Kristien Hemmerechts

Espérance

Pourquoi les Flamands se sentent-ils tellement concernés par Bruxelles ? A première vue, rares sont les liens qui les y attachent. Ils habitent la périphérie dans une maison avec un jardin et un garage pour une ou deux voitures.

Par Kristien Hemmerechts, Ecrivaine (1)

Dont ils ont besoin pour aller travailler dans la capitale. Avant, ils devaient aussi prendre leur voiture pour y faire leurs courses ou pour passer la soirée au cinéma, mais la périphérie est riche désormais en magasins et en centres culturels. Et elle offre ses établissements scolaires, excepté ceux de l’enseignement supérieur.

Les universités et Hautes Ecoles flamandes les plus importantes se situent à Gand et à Louvain. Puis il y a Anvers et, enfin, Bruxelles qui ferme le ban. Bruxelles fait peur aux étudiants flamands. On n’aime pas ce qu’on ne connaît pas. Les jeunes Flamands trouvent que Bruxelles est sale et peu sûre. Ils n’ont pas tout à fait tort. Et, qui plus est, Bruxelles n’excelle pas vraiment dans la bonne gouvernance.

Mais pourquoi diable les Flamands ne lâchent-ils pas Bruxelles ? Pourquoi ne disent-ils pas : zut, bon débarras ? Rien ne les empêcherait de faire d’Anvers leur capitale. Les francophones n’auraient alors qu’à se débrouiller à Bruxelles, tant bien que mal.

D’ailleurs, les Flamands ne seraient pas interdits d’assister aux concerts aux Beaux-Arts ou d’admirer les Magritte au musée éponyme ou de disposer d’un pied-à-terre rue Dansaert. Ils ne cesseraient non plus d’exercer leur métier dans la capitale, encore que, dans ce cas de figure, quantité de bureaux rejoindraient la grande métropole portuaire.

Aussi longtemps que la Flandre ne lâche pas Bruxelles, il y a de l’espoir pour la Flandre. Cela signifie que la Flandre est moins « flamande » que le scrutin du 13 juin le laissait supposer. Par « flamand » j’entends ici : replié sur soi, « provincialiste », nostalgique, borné. Bruxelles n’est pas seulement la principale ville du pays, mais aussi la plus déréglée, la plus diversifiée, la plus hybride. Qu’un parti nationaliste flamand se batte pour Bruxelles est une contradiction en soi.

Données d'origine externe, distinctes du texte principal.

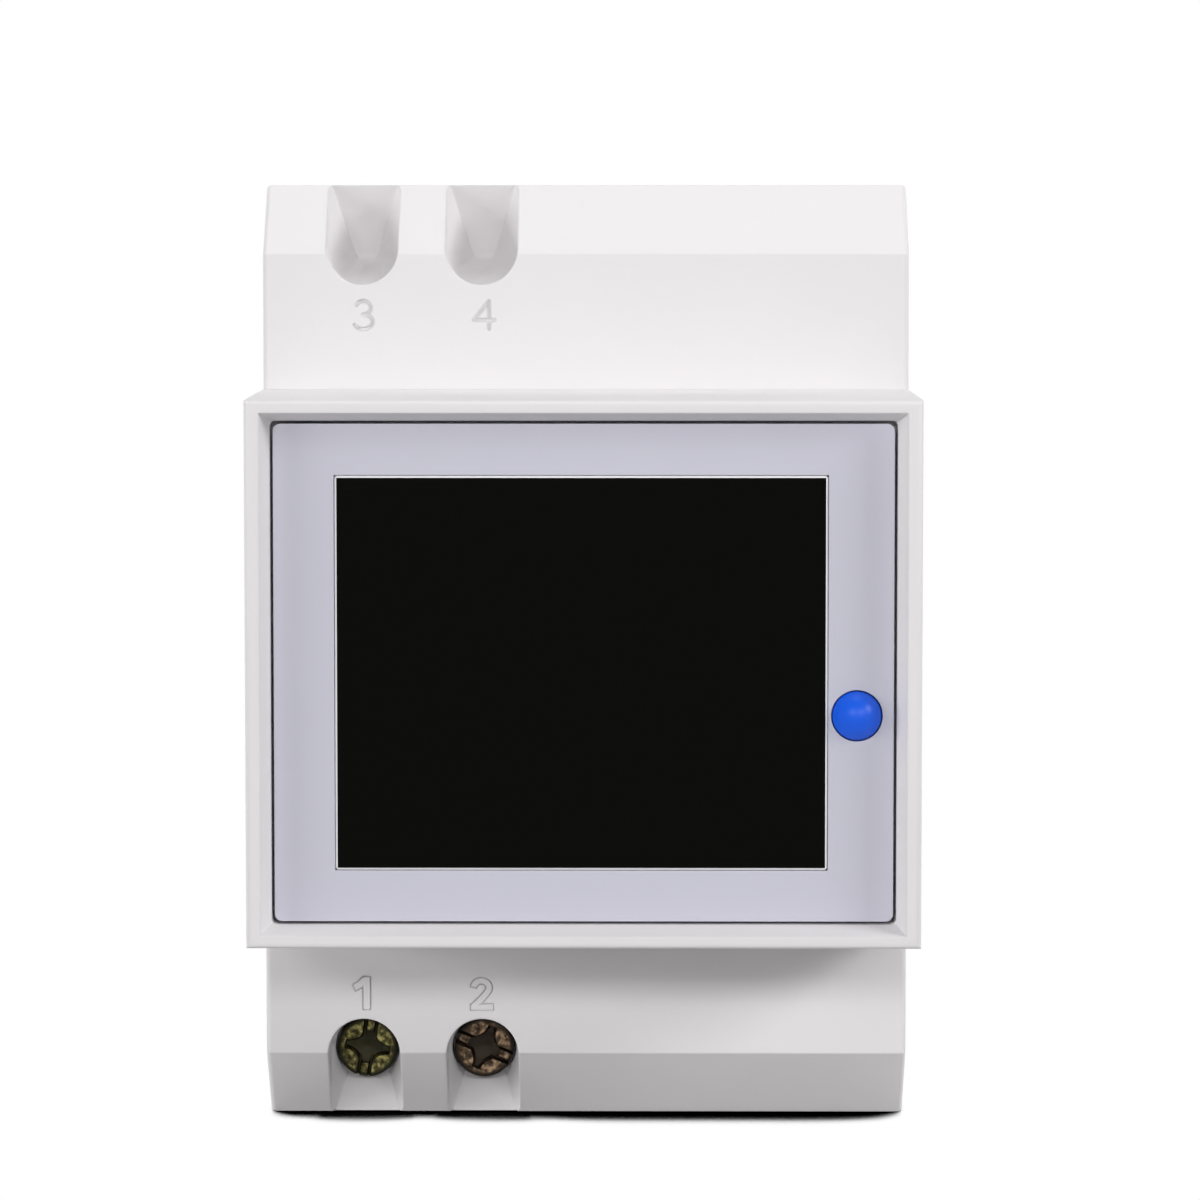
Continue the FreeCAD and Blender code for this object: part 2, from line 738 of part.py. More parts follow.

Le nationalisme flamand n’a tracé aucune piste à Bruxelles. On dirait qu’il est incapable de s’y acclimater. Il n’a aucune prise sur la capitale. A Bruxelles, on doit se servir d’une loupe pour découvrir l’ « identité » flamande. C’est le lieu par excellence où foisonnent les identités « impures ». Anvers, et non Bruxelles, est la capitale naturelle de la N-VA. Que justement cette N-VA se batte pour Bruxelles est une aubaine pour la Flandre : celle-ci ouvre de nouveau ses portes. Voilà un signe d’espérance qui ne trompe pas.

Les Flamands de Bruxelles ont choisi d’y vivre parce c’est le seul endroit en Belgique où l’on hume l’air d’une ville mondiale. Ils aiment y entendre parler une vingtaine de langues.

Incontestablement, il y a des Flamands qui se passionnent pour leur capitale, même des Flamands qui n’y demeurent pas. Johan Verminnen, qui a grandi dans la périphérie, ne chante-t-il pas : « Mijn Brussel, ‘k zit in je binnenzak ; al ben je als een lelijk huis toch voel ik me hier veilig thuis. » (Ma Bruxelles à moi, je suis dans ta poche intérieure ; même si tu es une maison laide, je me trouve ici chez moi en toute sécurité) ? Joëlle Milquet aurait probablement de la peine à le croire, mais dans le coeur de beaucoup de Flamands ne vit pas seulement un Flamand, mais aussi un Bruxellois. Et peut-être aussi un Belge.

(1) Née à Bruxelles, rue du Marais. Enseigne la littérature anglo-saxonne à la Hogeschool Universiteit Brussel (HUB).